Although conversations around mental health are beginning to take place more frequently and honestly, the voices of black and brown people suffering with mental-health issues are rarely heard
The excitement around The Colour Of Madness was immediately clear online, and with it came a new hypervisibility that Walcott now had to navigate – including voicing her opinions publicly and potentially being trolled online for it, as seen with an interaction she had with Piers Morgan. She received a media request from ITV to appear on Good Morning Britain (GMB). “At first, I didn’t realise that it was GMB contacting me,” she says. “I’ve disconnected from Piers Morgan in a very deliberate way for years now, so at first I didn’t connect the dots.”
Walcott was asked to join a debate on the term “womxn” and its inclusivity, which she thought was strange as she had never expressed any specific opinions about the term in any of her work. “I started looking for a more appropriate black woman for the job, but soon it became apparent that this was in fact Piers Morgan’s onanistic celebration of his own self-importance,” she says.

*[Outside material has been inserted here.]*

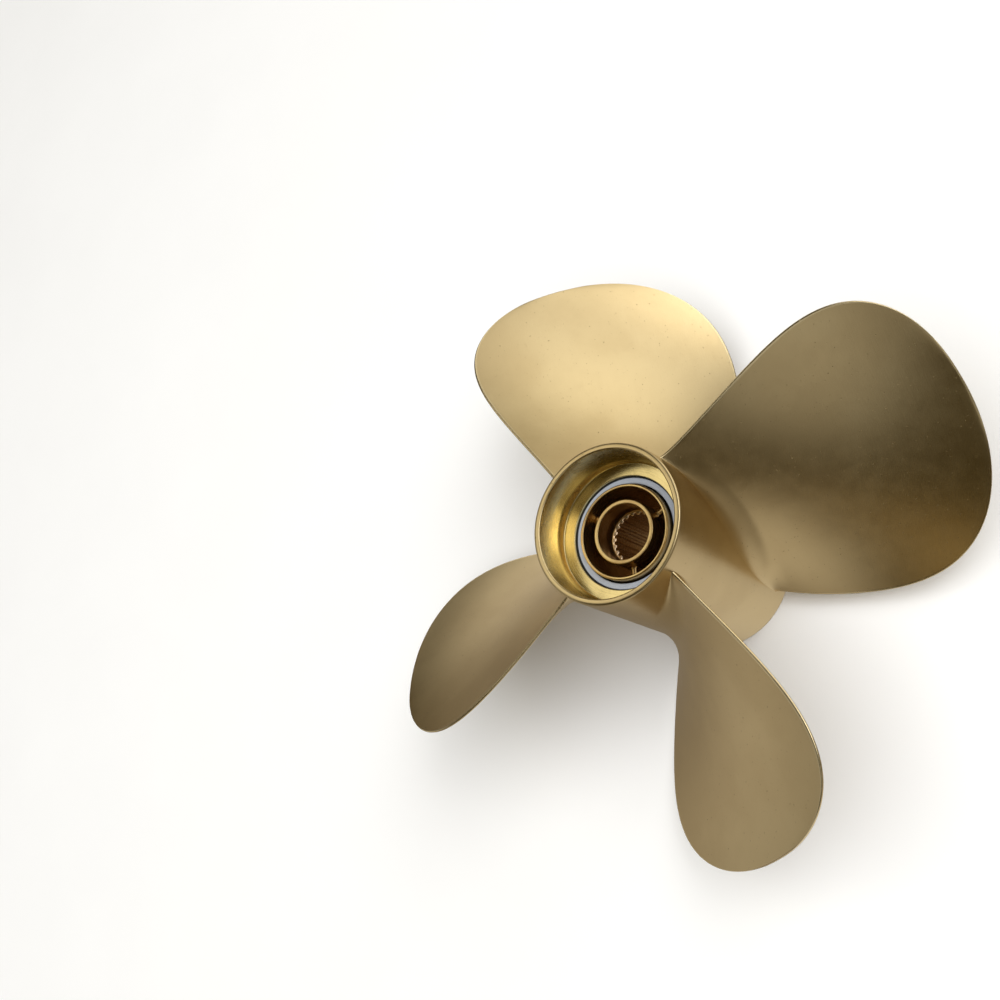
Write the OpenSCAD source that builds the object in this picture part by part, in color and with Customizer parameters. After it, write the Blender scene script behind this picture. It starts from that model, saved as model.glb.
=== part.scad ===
// Boat propeller with a rubber-cushioned hub: four cast blades on a tapered hub shell, a
// pressed-in cushion bush between two plastic rings, and a splined spider insert for the shaft.
// Z is the shaft axis. The part stands on its rear hub rim at z = 0, and +Z points to the open
// front rim. Seen from the front, each blade falls away clockwise: a right-handed screw.

/* [Hub] */
// Length of the hub from rear rim to front rim
hub_len = 216; // [205:1:240]
// Outer radius of the hub at the front rim
hub_front_r = 67.5; // [66:0.5:70]
// Outer radius of the hub at the rear rim
hub_rear_r = 71; // [70:0.5:76]
// Radius of the turned recess at each end
recess_r = 62; // [60:0.5:63]
// Depth of the front recess
front_recess = 35; // [30:1:40]
// Depth of the rear recess
rear_recess = 22; // [18:1:26]
// Radius of the bore that holds the cushion bush
bush_bore_r = 48; // [48:0.1:48.2]
// Rounding of the rim edges
rim_edge = 2; // [1:0.25:2.5]

/* [Blades] */
// Radius of the blade tips
blade_r = 280; // [260:5:320]
// Angle of the first blade from +X
first_blade = 90; // [0:5:90]
// Blade length along the screw line where its outline starts
root_chord = 192; // [180:1:200]
// How much longer the blade would be at the tip, were the tip not rounded off
chord_gain = 105; // [80:5:120]
// How far out the blade stays wide before its tip rounds off
tip_fullness = 5; // [4:0.5:6]
// How blunt the rounded tip is
tip_bluntness = 2.4; // [2:0.1:3]
// How far the blade's middle is swept along the screw line at the tip
tip_sweep = 52; // [45:1:60]
// Thickness of the blade at its root
root_thick = 13; // [10:0.5:15]
// Thickness of the blade near its tip
tip_thick = 4; // [3:0.5:6]
// Thickness of the blade's edges
edge_thick = 2.4; // [2:0.1:3]
// Pitch of the screw line at the root
root_pitch = 855; // [800:5:900]
// Pitch of the screw line at the tip
tip_pitch = 1100; // [1000:10:1200]
// Height of the blade's middle line where it starts
root_height = 112; // [108:1:114]
// Height of the blade's middle line at the tip
tip_height = 105; // [100:1:110]
// How far the middle line sags between root and tip
mid_sag = 12; // [8:1:16]
// Radius of the fillet between a blade's faces and the hub
root_fillet = 18; // [10:1:20]

/* [Cushion bush] */
// Wall of the bush's outer sleeve
sleeve_wall = 1.8; // [1.5:0.1:2]
// Height of the rubber's rear end
rubber_z0 = 36; // [34:1:40]
// Height of the rubber's front end
rubber_z1 = 168; // [160:1:169]
// Inner radius of the plastic end rings
ring_in_r = 42.5; // [42:0.5:44]
// Outer radius of the plastic end rings
ring_out_r = 47.5; // [47:0.1:47.8]
// Thickness of the plastic end rings
ring_h = 6; // [4:0.5:7]
// How far the end rings lie below the recess floors
ring_sink = 3; // [2:0.5:4]

/* [Splined insert] */
// Outer radius of the insert's outer tube
tube_out_r = 41; // [40:0.5:41.5]
// Wall of the outer tube
tube_wall = 2.7; // [2.2:0.1:3]
// Outer radius of the insert's core
core_out_r = 27.5; // [27:0.5:29]
// Radius of the smooth pilot bores at the core's two ends
pilot_r = 24; // [23.5:0.5:24.5]
// Depth of the smooth front pilot bore
pilot_len = 25; // [20:1:30]
// Height of the insert's front end
insert_top = 184.5; // [182:0.5:190]
// Height of the insert's rear end
insert_bottom = 18; // [16:1:22]
// Number of spline teeth
spline_teeth = 24; // [18:1:30]
// Radius at the bottom of the spline's grooves
spline_major_r = 22.2; // [21.5:0.1:22.8]
// Radius at the tips of the spline's teeth
spline_minor_r = 20.2; // [19:0.1:20.5]
// Thickness of each web
web_thick = 5; // [4:0.5:7]

/* [Hidden] */
$fn = 96;
bronze = [0.74, 0.61, 0.37];
bronze_dark = [0.62, 0.49, 0.29];
brass = [0.80, 0.62, 0.33];
white_plastic = [0.84, 0.87, 0.92];
black_rubber = [0.08, 0.08, 0.08];
fit_gap = 0.05;             // running clearance between the rubber and the sleeve
floor_front = hub_len - front_recess;
floor_rear = rear_recess;
corner_w = 2.5;             // sloping corner between each recess wall and its floor
corner_h = 6;
seal_r = 48.6;              // outer radius of the two seal rings
seal_h = 6.5;
seal_seat = ring_sink + ring_h;
sleeve_in_r = bush_bore_r - sleeve_wall;
tube_in_r = tube_out_r - tube_wall;
rubber_waist = 3;           // hollow of the rubber's free end faces
insert_chamfer = 1;
spline_top = insert_top - pilot_len;
spline_bottom = insert_bottom + pilot_len;
tooth_share = 0.46;         // part of a tooth's pitch that its tip fills
web_top = insert_top - 15;
web_bottom = insert_bottom + 12;
web_first = 20;             // angle of the first web from +X
web_count = 3;
joint_gap = 0.05;           // clearance where a web or a blade meets a round wall
blade_count = 4;
blade_start_r = 60;         // radius where the blade's outline starts
pitch_settle = 2.5;         // how early the pitch settles towards its value at the tip
blade_trim_r = 64;          // innermost station, inside the hub's wall
chord_cells = 12;           // cells across a blade, closer together at its edges
span_rows = 17;             // rows from the root fillet to the tip
fillet_rows = 5;
edge_flare = 0.15;          // how much of the root's flare lengthens it at each edge
tip_row = 0.985;            // the last row, as a share of the span measure

// ---- blade geometry -------------------------------------------------------------------
// u runs from 0 at the start radius to 1 at the tip, and slows down towards the tip.
function span_u(r) = 1 - sqrt(max(0, (1 - r / blade_r) / (1 - blade_start_r / blade_r)));
function span_r(u) = blade_r * (1 - (1 - blade_start_r / blade_r) * pow(1 - u, 2));
function span_x(r) = (r - blade_start_r) / (blade_r - blade_start_r);
// Length of the blade along the screw line, its middle's shift, its pitch and its height
function chord(x) = (root_chord + chord_gain * x)
                    * pow(1 - pow(x, tip_fullness), 1 / tip_bluntness);
function mid_shift(u) = tip_sweep * u;
function pitch(x) = tip_pitch - (tip_pitch - root_pitch) * pow(1 - x, pitch_settle);
function mid_height(x) = root_height + (tip_height - root_height) * x - 4 * mid_sag * x * (1 - x);
function thickness(x) = tip_thick + (root_thick - tip_thick) * pow(1 - x, 1.6);
// Outward flare of the root fillet at a height h above the hub
function flare(h) = h >= root_fillet ? 0
    : root_fillet - sqrt(pow(root_fillet, 2) - pow(root_fillet - max(h, 0), 2));
// Half thickness at a place q across the blade, from -1 at one edge to 1 at the other. The
// root's flare is full on the faces and runs out towards the two edges.
function half_thick(x, q, grow) =
    edge_thick / 2 + ((thickness(x) - edge_thick) / 2 + grow) * (1 - pow(q, 2));
// A point at radius r, s along the screw line and w across it
function blade_point(r, s, w) =
    let (x = span_x(r), slope = atan2(pitch(x), 2 * PI * r),
         turn = (s * cos(slope) - w * sin(slope)) / r * 180 / PI)
    [r * cos(turn), r * sin(turn), mid_height(x) + s * sin(slope) + w * cos(slope)];
function blade_row(r, side) =
    let (u = span_u(r), x = span_x(r), grow = flare(r - hub_rear_r),
         c = chord(x) + 2 * edge_flare * grow)
    [for (j = [0:chord_cells]) let (q = -cos(180 * j / chord_cells))
        blade_point(r, mid_shift(u) + q * c / 2, side * half_thick(x, q, grow))];
fillet_top_r = hub_rear_r + root_fillet;
u_fillet = span_u(fillet_top_r);
row_radii = concat(
    [blade_trim_r],
    [for (i = [0:fillet_rows - 1]) hub_rear_r + root_fillet * (1 - cos(90 * i / fillet_rows))],
    [for (i = [0:span_rows]) span_r(u_fillet + (tip_row - u_fillet) * i / span_rows)]);

module blade_body() {
    rows = len(row_radii);
    n = chord_cells + 1;
    loop = 2 * n;
    points = [for (r = row_radii) each concat(blade_row(r, 1),
              [for (k = [chord_cells:-1:0]) blade_row(r, -1)[k]])];
    skin = [for (i = [0:rows - 2], k = [0:loop - 1])
        let (a = i * loop + k, b = i * loop + (k + 1) % loop, c = b + loop, d = a + loop)
        each [[a, b, c], [a, c, d]]];
    caps = [for (e = [0, rows - 1], k = [0:chord_cells - 1])
        let (o = e * loop, a = o + k, b = o + k + 1, c = o + loop - 2 - k, d = o + loop - 1 - k)
        each e == 0 ? [[a, c, b], [a, d, c]] : [[a, b, c], [a, c, d]]];
    polyhedron(points = points, faces = concat(skin, caps), convexity = 6);
}

module blade(index) {
    color(bronze)
    difference() {
        rotate([0, 0, first_blade - index * 360 / blade_count]) blade_body();
        cylinder(r1 = hub_rear_r + 2 * joint_gap, r2 = hub_front_r + 2 * joint_gap, h = hub_len);
    }
}

// ---- hub --------------------------------------------------------------------------------
module ring(r_in, r_out, z0, z1) {
    translate([0, 0, z0])
    difference() {
        cylinder(r = r_out, h = z1 - z0);
        translate([0, 0, -1]) cylinder(r = r_in, h = z1 - z0 + 2);
    }
}

module hub_shell() {
    c = rim_edge;
    color(bronze)
    rotate_extrude()
    polygon([
        [hub_rear_r - c, 0], [hub_rear_r, c], [hub_front_r, hub_len - c],
        [hub_front_r - c, hub_len], [recess_r + 1, hub_len], [recess_r, hub_len - 1],
        [recess_r, floor_front + corner_h], [recess_r - corner_w, floor_front],
        [seal_r, floor_front],
        [seal_r, floor_front - seal_seat], [bush_bore_r, floor_front - seal_seat],
        [bush_bore_r, floor_rear + seal_seat], [seal_r, floor_rear + seal_seat],
        [seal_r, floor_rear], [recess_r - corner_w, floor_rear],
        [recess_r, floor_rear - corner_h], [recess_r, 1], [recess_r + 1, 0]]);
}

module blade_1() blade(0);
module blade_2() blade(1);
module blade_3() blade(2);
module blade_4() blade(3);

// ---- cushion bush -----------------------------------------------------------------------
module bush_sleeve() {
    color(bronze_dark)
    ring(sleeve_in_r, bush_bore_r, floor_rear + seal_seat, floor_front - seal_seat);
}

module rubber_bush() {
    r_out = sleeve_in_r - fit_gap;
    r_mid = (tube_out_r + r_out) / 2;
    color(black_rubber)
    rotate_extrude()
    polygon([[tube_out_r, rubber_z0], [r_mid, rubber_z0 + rubber_waist], [r_out, rubber_z0],
             [r_out, rubber_z1], [r_mid, rubber_z1 - rubber_waist], [tube_out_r, rubber_z1]]);
}

module end_ring(z0) {
    color(white_plastic) ring(ring_in_r, ring_out_r, z0, z0 + ring_h);
}

module front_ring() end_ring(floor_front - ring_sink - ring_h);
module rear_ring() end_ring(floor_rear + ring_sink);

module seal(z0) {
    color(black_rubber) ring(ring_out_r, seal_r, z0, z0 + seal_h);
}

module front_seal() seal(floor_front - seal_seat);
module rear_seal() seal(floor_rear + seal_seat - seal_h);

// ---- splined insert ---------------------------------------------------------------------
module insert_tube() {
    c = insert_chamfer;
    color(brass)
    rotate_extrude()
    polygon([[tube_in_r, insert_bottom], [tube_out_r - c, insert_bottom],
             [tube_out_r, insert_bottom + c], [tube_out_r, insert_top - c],
             [tube_out_r - c, insert_top], [tube_in_r, insert_top]]);
}

module spline_space() {
    step = 360 / spline_teeth;
    tip = step * tooth_share / 2;
    foot = tip * 1.3;
    polygon([for (i = [0:spline_teeth - 1], k = [[-tip, spline_minor_r], [tip, spline_minor_r],
             [step / 2 - (foot - tip), spline_major_r], [step / 2 + (foot - tip), spline_major_r]])
             let (a = i * step + k[0], r = k[1]) [r * cos(a), r * sin(a)]]);
}

module insert_core() {
    c = insert_chamfer;
    color(brass)
    difference() {
        rotate_extrude()
        polygon([[10, insert_bottom], [core_out_r - c, insert_bottom],
                 [core_out_r, insert_bottom + c], [core_out_r, insert_top - c],
                 [core_out_r - c, insert_top], [10, insert_top]]);
        translate([0, 0, spline_top]) cylinder(r = pilot_r, h = pilot_len + 1);
        translate([0, 0, insert_bottom - 1]) cylinder(r = pilot_r, h = pilot_len + 1);
        translate([0, 0, spline_bottom - 1])
        linear_extrude(height = spline_top - spline_bottom + 2) spline_space();
    }
}

module insert_web(index) {
    color(brass)
    intersection() {
        ring(core_out_r + joint_gap, tube_in_r - joint_gap, web_bottom, web_top);
        rotate([0, 0, web_first + index * 360 / web_count])
        translate([core_out_r / 2, -web_thick / 2, web_bottom])
        cube([tube_out_r, web_thick, web_top - web_bottom]);
    }
}

module insert_web_1() insert_web(0);
module insert_web_2() insert_web(1);
module insert_web_3() insert_web(2);

hub_shell();
blade_1();
blade_2();
blade_3();
blade_4();
bush_sleeve();
rubber_bush();
front_ring();
rear_ring();
front_seal();
rear_seal();
insert_tube();
insert_core();
insert_web_1();
insert_web_2();
insert_web_3();
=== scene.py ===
"""Looks of a four-bladed boat propeller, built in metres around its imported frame."""
import math

import bmesh
import bpy
import numpy as np
from mathutils import Euler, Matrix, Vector, noise


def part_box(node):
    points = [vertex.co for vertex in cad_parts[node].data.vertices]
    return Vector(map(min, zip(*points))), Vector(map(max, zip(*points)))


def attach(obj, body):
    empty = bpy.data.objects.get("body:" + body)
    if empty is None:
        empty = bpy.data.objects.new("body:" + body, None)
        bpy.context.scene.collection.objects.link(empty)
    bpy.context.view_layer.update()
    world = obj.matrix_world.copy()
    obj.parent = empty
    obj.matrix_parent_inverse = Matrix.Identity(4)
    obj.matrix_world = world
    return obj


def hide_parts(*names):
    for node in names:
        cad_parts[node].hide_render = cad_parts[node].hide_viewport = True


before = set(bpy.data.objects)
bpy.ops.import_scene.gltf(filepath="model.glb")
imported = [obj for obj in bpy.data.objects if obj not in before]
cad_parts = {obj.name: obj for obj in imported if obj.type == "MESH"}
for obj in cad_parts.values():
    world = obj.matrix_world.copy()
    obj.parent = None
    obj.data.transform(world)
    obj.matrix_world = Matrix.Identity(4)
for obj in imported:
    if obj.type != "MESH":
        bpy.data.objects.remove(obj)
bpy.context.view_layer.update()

# ---- sizes, in millimetres -------------------------------------------------------------
MM = 0.001


def node_box(name):
    low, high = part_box(name)
    return np.array(low) / MM, np.array(high) / MM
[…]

Walcott decided that the best thing to do was for her to publicly reject the opportunity. “I wanted to express my disgust at how previous guests who I deeply admire, like Professor Kehinde Andrews, Munroe Bergdorf and Ash Sarkar, had been treated. I did this in the hope that it would encourage future guests to turn down the slot, too. It’s traumatic to put yourself through that. It’s traumatic to watch experts in these fields go head-to-head with people who have no lived experience, and haven’t deigned to research what they’re talking about. There are better platforms.”

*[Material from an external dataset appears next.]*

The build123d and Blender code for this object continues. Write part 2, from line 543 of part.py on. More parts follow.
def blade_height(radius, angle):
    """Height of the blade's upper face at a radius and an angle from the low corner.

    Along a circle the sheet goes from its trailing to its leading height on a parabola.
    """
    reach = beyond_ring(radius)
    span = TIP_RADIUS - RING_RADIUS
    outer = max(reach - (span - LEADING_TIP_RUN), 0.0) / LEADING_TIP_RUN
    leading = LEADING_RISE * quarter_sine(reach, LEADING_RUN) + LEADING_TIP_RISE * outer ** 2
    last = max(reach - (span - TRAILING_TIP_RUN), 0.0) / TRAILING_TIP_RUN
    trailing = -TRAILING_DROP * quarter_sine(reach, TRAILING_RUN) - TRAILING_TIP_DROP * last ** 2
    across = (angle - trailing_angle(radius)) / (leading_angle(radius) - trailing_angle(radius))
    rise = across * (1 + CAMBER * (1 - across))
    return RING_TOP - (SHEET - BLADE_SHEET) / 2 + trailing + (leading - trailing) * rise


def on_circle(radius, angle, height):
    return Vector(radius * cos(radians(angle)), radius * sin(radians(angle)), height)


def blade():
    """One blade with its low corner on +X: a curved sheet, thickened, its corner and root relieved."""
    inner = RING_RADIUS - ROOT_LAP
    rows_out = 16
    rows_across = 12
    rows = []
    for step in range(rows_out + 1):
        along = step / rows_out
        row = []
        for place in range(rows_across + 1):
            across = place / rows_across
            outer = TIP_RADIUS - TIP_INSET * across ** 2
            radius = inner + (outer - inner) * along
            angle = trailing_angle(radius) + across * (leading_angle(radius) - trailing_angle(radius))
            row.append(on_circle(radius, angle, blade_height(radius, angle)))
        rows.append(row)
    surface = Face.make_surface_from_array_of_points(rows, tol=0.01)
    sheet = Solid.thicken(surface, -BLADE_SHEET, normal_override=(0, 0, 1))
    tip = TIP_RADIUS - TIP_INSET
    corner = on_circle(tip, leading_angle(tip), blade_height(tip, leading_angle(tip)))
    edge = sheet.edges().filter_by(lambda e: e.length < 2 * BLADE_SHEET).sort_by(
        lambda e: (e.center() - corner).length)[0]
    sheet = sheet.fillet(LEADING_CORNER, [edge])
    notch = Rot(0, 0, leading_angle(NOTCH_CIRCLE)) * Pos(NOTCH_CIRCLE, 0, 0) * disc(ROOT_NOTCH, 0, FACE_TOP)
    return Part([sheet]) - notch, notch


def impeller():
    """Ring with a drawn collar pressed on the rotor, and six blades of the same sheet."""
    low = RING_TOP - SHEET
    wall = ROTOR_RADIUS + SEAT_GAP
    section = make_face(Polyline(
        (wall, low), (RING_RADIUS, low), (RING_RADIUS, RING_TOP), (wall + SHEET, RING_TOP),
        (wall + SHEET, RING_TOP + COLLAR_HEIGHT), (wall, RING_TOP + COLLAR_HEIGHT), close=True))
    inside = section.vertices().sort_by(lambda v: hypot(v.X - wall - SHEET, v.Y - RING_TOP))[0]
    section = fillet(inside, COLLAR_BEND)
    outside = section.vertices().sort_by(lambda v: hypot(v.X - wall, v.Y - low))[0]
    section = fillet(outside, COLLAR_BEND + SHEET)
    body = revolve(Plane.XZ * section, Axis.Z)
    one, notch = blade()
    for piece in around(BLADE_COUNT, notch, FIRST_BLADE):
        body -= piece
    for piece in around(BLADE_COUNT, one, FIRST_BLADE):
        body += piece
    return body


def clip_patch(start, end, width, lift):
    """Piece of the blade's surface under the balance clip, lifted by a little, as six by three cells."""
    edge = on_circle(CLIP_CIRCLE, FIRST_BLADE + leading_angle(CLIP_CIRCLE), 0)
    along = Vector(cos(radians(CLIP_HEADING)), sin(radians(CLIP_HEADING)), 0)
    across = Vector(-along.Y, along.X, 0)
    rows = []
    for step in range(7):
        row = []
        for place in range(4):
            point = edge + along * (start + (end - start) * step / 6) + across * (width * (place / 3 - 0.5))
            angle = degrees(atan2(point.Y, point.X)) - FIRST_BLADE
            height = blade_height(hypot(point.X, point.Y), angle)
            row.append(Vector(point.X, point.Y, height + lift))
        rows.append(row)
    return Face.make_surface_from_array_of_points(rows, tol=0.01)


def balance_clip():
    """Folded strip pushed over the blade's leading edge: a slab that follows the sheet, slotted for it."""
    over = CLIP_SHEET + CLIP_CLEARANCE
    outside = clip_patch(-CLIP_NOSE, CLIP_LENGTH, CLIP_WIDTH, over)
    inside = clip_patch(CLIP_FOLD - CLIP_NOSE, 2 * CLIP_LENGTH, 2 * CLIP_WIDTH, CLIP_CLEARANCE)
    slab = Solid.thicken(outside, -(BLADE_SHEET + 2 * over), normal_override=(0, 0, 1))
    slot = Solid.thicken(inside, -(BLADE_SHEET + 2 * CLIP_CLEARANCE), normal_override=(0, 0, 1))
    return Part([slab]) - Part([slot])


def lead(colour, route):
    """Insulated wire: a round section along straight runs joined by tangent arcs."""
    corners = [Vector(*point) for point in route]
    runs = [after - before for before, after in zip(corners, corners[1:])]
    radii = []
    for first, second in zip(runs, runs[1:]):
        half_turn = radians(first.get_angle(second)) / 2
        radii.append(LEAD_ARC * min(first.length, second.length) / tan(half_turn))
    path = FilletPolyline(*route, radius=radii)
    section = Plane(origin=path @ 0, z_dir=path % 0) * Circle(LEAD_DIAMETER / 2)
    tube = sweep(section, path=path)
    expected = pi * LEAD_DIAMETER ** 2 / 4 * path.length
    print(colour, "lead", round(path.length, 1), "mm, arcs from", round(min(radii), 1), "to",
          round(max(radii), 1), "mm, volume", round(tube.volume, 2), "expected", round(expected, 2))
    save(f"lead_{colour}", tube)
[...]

Walcott’s tweet went viral – even provoking a response from Piers himself – which she swiftly shut down. And, yet, she found the response more positive that she was expecting. “Of course you had the standard set of Piers fans who came to cause ruckus, but Piers has so many enemies that for every nasty commenter, there were about 10 voices of reason to combat it. I honestly just put my phone on silent and went about my day.
“Ultimately, not going on the show has done more for my career than going on it ever would have, so thanks, Piers! It amplified lots of my projects, and I had a lot of private messages of support and thanks, including from one of the previous guests I had defended.”
After a hectic year of conceptualising, editing and promoting The Colour Of Madness, alongside working on her dissertation, Walcott finally has time to reflect on the work she and Linton have done and the conversations that have been sparked. She believes that dialogue about mental health within black and brown communities is not only getting easier to have, but it’s finally starting to happen on our terms.
“Just like with this GMB experience, I’m delighted to see people of colour talking about these things among ourselves,” she says. “We’re turning our backs on voyeuristic spaces, with people who have no vested interest in our success and health. Conversations about our health in our communities should happen within our communities because we are the experts here. That’s why I’m seeking to platform our voices and our work with this anthology – and if others can learn from our expertise, then all the better.”